[Begin Supplied material]

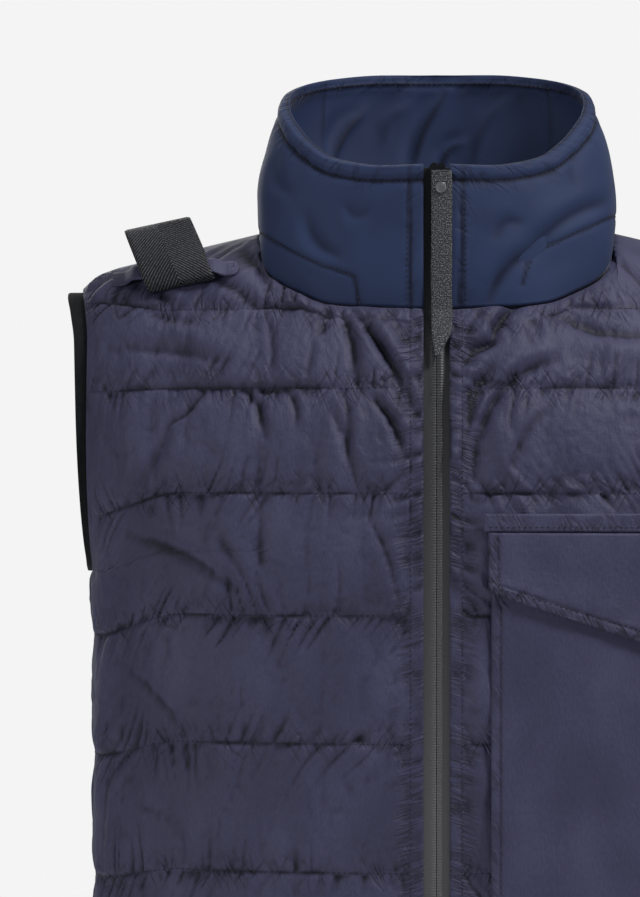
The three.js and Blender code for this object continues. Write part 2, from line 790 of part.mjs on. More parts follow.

[End Supplied material]
[Begin Supplied material]

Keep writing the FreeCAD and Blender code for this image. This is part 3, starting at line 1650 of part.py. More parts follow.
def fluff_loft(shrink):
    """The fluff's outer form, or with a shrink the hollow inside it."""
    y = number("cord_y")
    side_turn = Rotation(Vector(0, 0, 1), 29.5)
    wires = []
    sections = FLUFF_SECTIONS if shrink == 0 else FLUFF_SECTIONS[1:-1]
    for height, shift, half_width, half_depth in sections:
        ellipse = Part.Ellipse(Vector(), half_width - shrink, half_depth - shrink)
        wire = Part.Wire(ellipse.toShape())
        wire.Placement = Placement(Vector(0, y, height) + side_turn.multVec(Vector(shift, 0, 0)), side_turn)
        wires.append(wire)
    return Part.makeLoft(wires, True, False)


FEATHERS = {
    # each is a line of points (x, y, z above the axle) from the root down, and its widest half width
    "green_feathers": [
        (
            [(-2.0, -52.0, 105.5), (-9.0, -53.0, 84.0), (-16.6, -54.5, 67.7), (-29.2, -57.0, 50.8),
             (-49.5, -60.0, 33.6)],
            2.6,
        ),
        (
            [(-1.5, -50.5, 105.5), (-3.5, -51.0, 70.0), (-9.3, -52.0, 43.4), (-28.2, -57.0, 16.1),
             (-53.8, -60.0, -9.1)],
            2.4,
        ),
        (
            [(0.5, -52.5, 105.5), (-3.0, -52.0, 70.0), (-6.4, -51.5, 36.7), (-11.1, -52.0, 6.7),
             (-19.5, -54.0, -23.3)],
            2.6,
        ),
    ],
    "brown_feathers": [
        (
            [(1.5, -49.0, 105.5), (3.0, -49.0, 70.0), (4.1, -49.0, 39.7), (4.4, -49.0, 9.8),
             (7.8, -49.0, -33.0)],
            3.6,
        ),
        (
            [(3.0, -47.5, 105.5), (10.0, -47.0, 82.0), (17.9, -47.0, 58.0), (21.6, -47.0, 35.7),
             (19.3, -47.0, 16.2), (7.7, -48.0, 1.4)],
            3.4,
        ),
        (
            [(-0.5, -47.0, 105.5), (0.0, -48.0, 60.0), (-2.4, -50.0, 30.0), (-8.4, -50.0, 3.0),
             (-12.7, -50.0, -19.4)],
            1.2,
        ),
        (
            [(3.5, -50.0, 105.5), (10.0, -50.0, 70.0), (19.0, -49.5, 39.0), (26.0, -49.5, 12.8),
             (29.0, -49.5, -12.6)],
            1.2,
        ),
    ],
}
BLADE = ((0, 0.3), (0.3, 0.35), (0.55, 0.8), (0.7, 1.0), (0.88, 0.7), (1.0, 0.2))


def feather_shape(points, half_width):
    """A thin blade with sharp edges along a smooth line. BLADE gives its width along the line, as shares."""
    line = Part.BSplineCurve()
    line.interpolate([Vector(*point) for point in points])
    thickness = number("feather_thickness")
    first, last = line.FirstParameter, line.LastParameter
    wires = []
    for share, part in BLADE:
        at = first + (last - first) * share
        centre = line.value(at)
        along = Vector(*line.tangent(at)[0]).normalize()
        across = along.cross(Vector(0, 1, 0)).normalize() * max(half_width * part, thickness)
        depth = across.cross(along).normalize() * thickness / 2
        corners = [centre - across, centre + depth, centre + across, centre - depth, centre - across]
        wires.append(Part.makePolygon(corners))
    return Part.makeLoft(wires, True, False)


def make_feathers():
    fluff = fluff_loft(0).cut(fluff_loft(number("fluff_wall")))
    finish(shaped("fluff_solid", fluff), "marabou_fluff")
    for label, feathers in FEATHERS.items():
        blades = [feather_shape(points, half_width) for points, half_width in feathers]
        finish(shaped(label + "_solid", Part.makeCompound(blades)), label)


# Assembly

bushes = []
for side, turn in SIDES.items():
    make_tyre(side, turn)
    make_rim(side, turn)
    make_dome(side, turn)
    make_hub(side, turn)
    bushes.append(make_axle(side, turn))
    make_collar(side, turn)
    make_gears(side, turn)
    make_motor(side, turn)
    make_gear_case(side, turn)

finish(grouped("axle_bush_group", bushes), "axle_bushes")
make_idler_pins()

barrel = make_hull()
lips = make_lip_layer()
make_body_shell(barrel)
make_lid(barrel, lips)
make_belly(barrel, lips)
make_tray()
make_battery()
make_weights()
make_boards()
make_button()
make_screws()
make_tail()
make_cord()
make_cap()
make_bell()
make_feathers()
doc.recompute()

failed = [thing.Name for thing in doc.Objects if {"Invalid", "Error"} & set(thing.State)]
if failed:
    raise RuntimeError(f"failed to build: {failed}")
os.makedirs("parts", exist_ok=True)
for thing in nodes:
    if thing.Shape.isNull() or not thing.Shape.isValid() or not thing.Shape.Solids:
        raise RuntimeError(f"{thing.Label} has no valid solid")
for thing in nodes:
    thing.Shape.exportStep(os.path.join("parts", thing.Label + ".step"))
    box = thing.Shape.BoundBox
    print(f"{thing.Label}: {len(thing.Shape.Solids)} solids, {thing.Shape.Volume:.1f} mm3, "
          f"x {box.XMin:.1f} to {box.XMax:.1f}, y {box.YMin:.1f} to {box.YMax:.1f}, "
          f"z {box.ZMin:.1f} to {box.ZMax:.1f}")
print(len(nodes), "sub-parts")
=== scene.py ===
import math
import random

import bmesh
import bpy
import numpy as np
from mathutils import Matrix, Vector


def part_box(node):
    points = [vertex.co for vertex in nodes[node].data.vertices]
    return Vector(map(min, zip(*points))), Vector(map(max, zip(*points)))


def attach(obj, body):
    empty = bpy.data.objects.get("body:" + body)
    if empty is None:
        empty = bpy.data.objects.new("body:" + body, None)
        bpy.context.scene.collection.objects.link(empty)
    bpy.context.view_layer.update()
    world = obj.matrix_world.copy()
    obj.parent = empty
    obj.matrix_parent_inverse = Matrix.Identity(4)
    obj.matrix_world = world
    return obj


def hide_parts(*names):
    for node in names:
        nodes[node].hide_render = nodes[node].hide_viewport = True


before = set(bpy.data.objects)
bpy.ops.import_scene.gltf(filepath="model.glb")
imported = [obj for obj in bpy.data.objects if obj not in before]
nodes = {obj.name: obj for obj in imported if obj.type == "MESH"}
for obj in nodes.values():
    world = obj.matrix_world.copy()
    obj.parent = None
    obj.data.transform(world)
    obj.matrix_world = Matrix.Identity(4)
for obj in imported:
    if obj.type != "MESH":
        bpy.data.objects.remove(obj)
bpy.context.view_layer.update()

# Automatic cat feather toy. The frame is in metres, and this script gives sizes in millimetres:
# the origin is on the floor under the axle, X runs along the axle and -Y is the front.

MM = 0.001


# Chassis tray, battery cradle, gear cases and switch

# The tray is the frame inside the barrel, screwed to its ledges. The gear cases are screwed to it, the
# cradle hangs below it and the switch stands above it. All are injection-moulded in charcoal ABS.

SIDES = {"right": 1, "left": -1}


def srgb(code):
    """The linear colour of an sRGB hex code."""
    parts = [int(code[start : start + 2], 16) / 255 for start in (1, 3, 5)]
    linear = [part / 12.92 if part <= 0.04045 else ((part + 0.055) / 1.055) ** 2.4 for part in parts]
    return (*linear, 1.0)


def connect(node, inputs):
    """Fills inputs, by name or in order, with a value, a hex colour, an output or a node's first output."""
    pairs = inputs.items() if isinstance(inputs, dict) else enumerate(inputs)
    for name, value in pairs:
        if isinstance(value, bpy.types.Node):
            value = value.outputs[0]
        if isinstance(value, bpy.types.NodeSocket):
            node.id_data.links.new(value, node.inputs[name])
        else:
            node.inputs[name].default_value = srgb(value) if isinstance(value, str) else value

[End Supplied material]

## What is required:
Look through the material above and print exactly the lines from the one containing "failed = [thing.Name" to the one containing "for node in", both included, and nothing more.

## Written answer:
failed = [thing.Name for thing in doc.Objects if {"Invalid", "Error"} & set(thing.State)]
if failed:
    raise RuntimeError(f"failed to build: {failed}")
os.makedirs("parts", exist_ok=True)
for thing in nodes:
    if thing.Shape.isNull() or not thing.Shape.isValid() or not thing.Shape.Solids:
        raise RuntimeError(f"{thing.Label} has no valid solid")
for thing in nodes:
    thing.Shape.exportStep(os.path.join("parts", thing.Label + ".step"))
    box = thing.Shape.BoundBox
    print(f"{thing.Label}: {len(thing.Shape.Solids)} solids, {thing.Shape.Volume:.1f} mm3, "
          f"x {box.XMin:.1f} to {box.XMax:.1f}, y {box.YMin:.1f} to {box.YMax:.1f}, "
          f"z {box.ZMin:.1f} to {box.ZMax:.1f}")
print(len(nodes), "sub-parts")
=== scene.py ===
import math
import random

import bmesh
import bpy
import numpy as np
from mathutils import Matrix, Vector


def part_box(node):
    points = [vertex.co for vertex in nodes[node].data.vertices]
    return Vector(map(min, zip(*points))), Vector(map(max, zip(*points)))


def attach(obj, body):
    empty = bpy.data.objects.get("body:" + body)
    if empty is None:
        empty = bpy.data.objects.new("body:" + body, None)
        bpy.context.scene.collection.objects.link(empty)
    bpy.context.view_layer.update()
    world = obj.matrix_world.copy()
    obj.parent = empty
    obj.matrix_parent_inverse = Matrix.Identity(4)
    obj.matrix_world = world
    return obj


def hide_parts(*names):
    for node in names:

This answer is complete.